Student newspapers and other outlets in China have long occupied a rare and contested space. Operating nominally under university party committees (党委), they have sometimes managed, within narrow limits, to report on subjects that official outlets dare not touch. Jingshi Scholars tended to cover such issues as labor rights and the lives of migrant workers in the capital city, topics that can sit uneasily with the Party’s preferred narratives.

The move this month is just the latest in a series of moves against the publication. In November 2017, the editorial team was summoned by university authorities after publishing a sensitive article and forced to hand over editorial authority. The office space used by the publication was reclaimed by the university. The public account stopped updating, until the final deletion this year.

What happened to Jingshi Scholars over nearly a decade was compressed, at other institutions, into weeks. Between November and December 2024, at least 10 universities, including Fudan University (复旦大学), Wuhan University (武汉大学), and the Communication University of China (中国传媒大学), shut down more than a thousand WeChat public accounts (微信公众号) in rapid succession. Wuhan explained the closures as necessary for “improving online public opinion guidance” (提升网络舆论引导质效) — an invocation of the Party’s doctrine that media exist not to report, but to manage what people think.

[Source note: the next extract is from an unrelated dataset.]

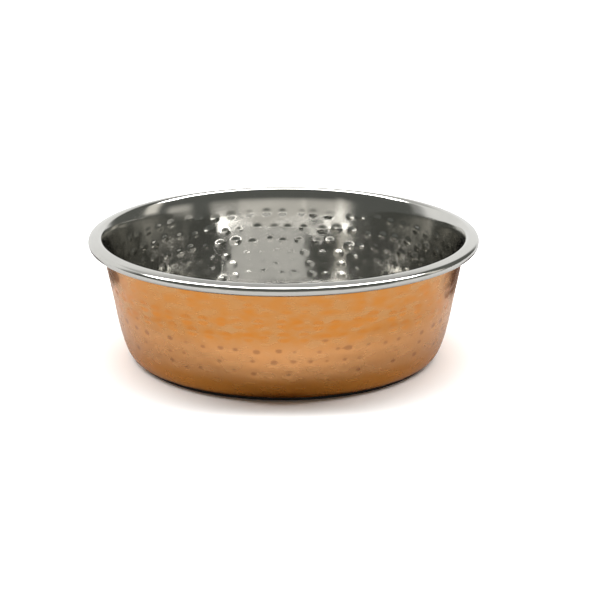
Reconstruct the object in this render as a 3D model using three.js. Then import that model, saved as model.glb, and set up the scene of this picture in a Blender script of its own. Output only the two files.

Reflecting on the shutdown this month, one former member of Jingshi Scholars wrote that “the account can be deleted, but the hotpot smell has seeped into our blood — it won’t wash out.”

Whitelist Wipeout

Last month, China’s top internet control body, the Cyberspace Administration of China (CAC) released its latest “whitelist” of approved news sources from which internet platforms are legally permitted to repost news content — a system that has become a cornerstone of information control under Xi Jinping. Journalists over at our Chinese-language sister publication Tian Jian (田間) combed through the list last week to compare it with the 2021 version of the roster. What did they find?

The most noteworthy change was the omission of a more outspoken news outlet, Sanlian Life Weekly (三聯生活周刊), a respected news magazine that had recently published sensitive investigative reports, including coverage of Beijing flooding and a rare story about cross-regional arrests. Both stories were subsequently deleted from Chinese internet platforms.

The scrubbing of Sanlian from the roster echoes the 2021 removal of Caixin Media, another respected outlet that has struggled over the past decade to maintain professional space. The updated 2025 list grew from 1,358 to 1,459 approved sources, with most additions being local government platforms — likely reflecting Beijing’s strategy to strengthen propaganda capabilities at the local level. Guangdong province alone added 59 new government-affiliated outlets.

Parade Crackdown

China intensified online censorship during its September 3 military parade, detaining or silencing social media users for mild criticism. According to China Digital Times, an Anhui resident who asked “What era is this still happening?” in a WeChat group was arrested within three hours and detained for ten days. Another user questioning why female soldiers wore makeup received a seven-day mute for “inciting hatred.” Singapore’s Lianhe Zaobao reported that a 47-year-old Hubei man was also detained for “defamatory remarks” about the parade, while post-event search results overwhelmingly featured praise.